Clark Petterson disse que gastara horas a refletir sobre o dito vocábulo. "Todos estão em inglês exceto dois; e destes dois, um está em alemão e calculo quem o tivesse feito; o outro, aquele que lhe interessa, ignorava eu a que idioma pertencia. E já que o sr. diz que é palavra portuguesa, posso facilmente informá-lo se algum português sofreu tormentos na Torre de Londres, na época em que lá estavam esses aparelhos." Dois dias depois, revelava o nome, mas não sabia adiantar-lhe mais nada.

António Pantaleão Fogaça - será assim o seu nome completo, e o seu nascimento terá ocorrido na cidade do Porto por volta de 1510; cedo se casou com Isabel Ribeiro de Vabo, com quem teve, em 1530, Maria do Vabo Pimentel, que, por sua vez, se casará com Brás de Anhaia Galego Soromenho, dando origem à família Soromenho em Portugal. E terá morrido em 15 de março de 1587, cinco anos depois de ter sido libertado devido à ação do embaixador do rei Filipe II de Espanha e já I de Portugal.

Em 1569, depois de uma viagem a Portugal, onde terá acertado uma missão com o regente, cardeal D. Henrique, Fogaça escreveu a William Cecil, na altura secretário de Estado, a oferecer-se para intermediar o conflito suscitado pelo comércio clandestino dos ingleses nas possessões portuguesas. Juntara um papel em que era recomendado como pessoa idónea para negociar a amizade entre príncipes; um mês depois, a rainha de Inglaterra passava-lhe um passaporte. E, em dezembro, desembarcava em Portugal.
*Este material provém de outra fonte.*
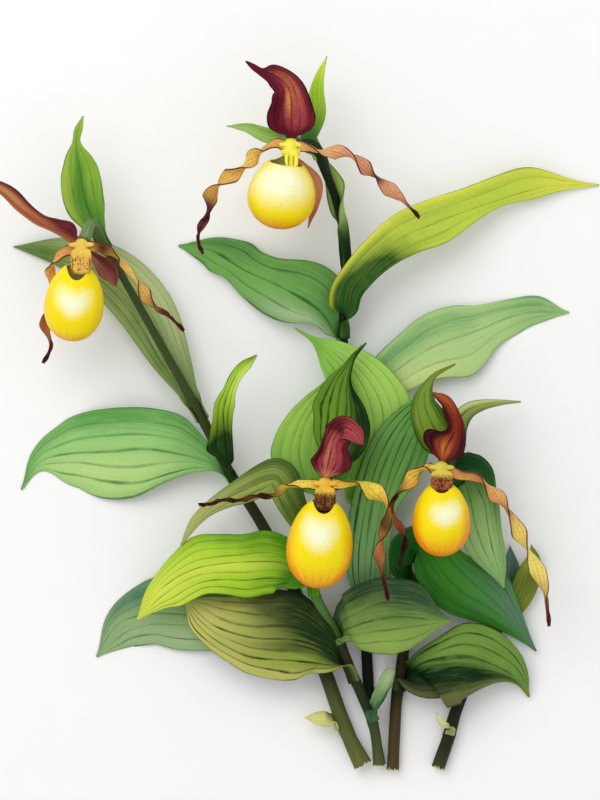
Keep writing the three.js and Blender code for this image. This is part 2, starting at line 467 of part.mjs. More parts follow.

Não chegou a ser recebido pelo conselho de Estado, mas obteve resposta positiva por parte de D. Sebastião, que assumira o trono nesse ano. Ao mesmo tempo, manteve conversações com o embaixador castelhano em Lisboa. Em fevereiro, Fogaça estava de volta a Londres, com três navios carregados de especiarias, o "maná" que os ingleses pretendiam poder negociar diretamente, mas cujo comércio Portugal não deixava sair de Lisboa. E assim prosseguiu com as negociações entre os dois reinos, sob a vigilância de Castela.

Fogaça foi preso em 1579 quando embarcava em Londres com destino ao país natal, talvez por denúncia. As autoridades resolveram revistá-lo e descobriram uma série de documentos que indicavam a atividade de espionagem ao serviço do inimigo católico. E que estava ao lado da rainha Maria da Escócia conspirando contra a irmã Isabel. Que, aproveitando o seu relacionamento com conselheiros da monarca britânica, passara muita e primordial informação ao duque de Alba quando este ocupou e governou os Países Baixos. Que informara e influenciara durante anos os embaixadores portugueses e castelhanos.

Em 1582, chegou aos ouvidos de Filipe que António Fogaça se encontrava preso e lhe pedia ajuda, tendo em conta os oito anos que trabalhara a seu favor. O rei pediu ao embaixador em Londres que apurasse o assunto. Este confirmou a prisão e o serviço do espião, adiantando que Fogaça se mantivera fiel mesmo sob tortura. O monarca deu-lhe ordem para que diligenciasse no sentido de libertar o português, o que significava pagar a estada na prisão e as dívidas que ele entretanto contraíra não só para obter informação como para sobreviver numa altura em que o dinheiro lhe escasseava.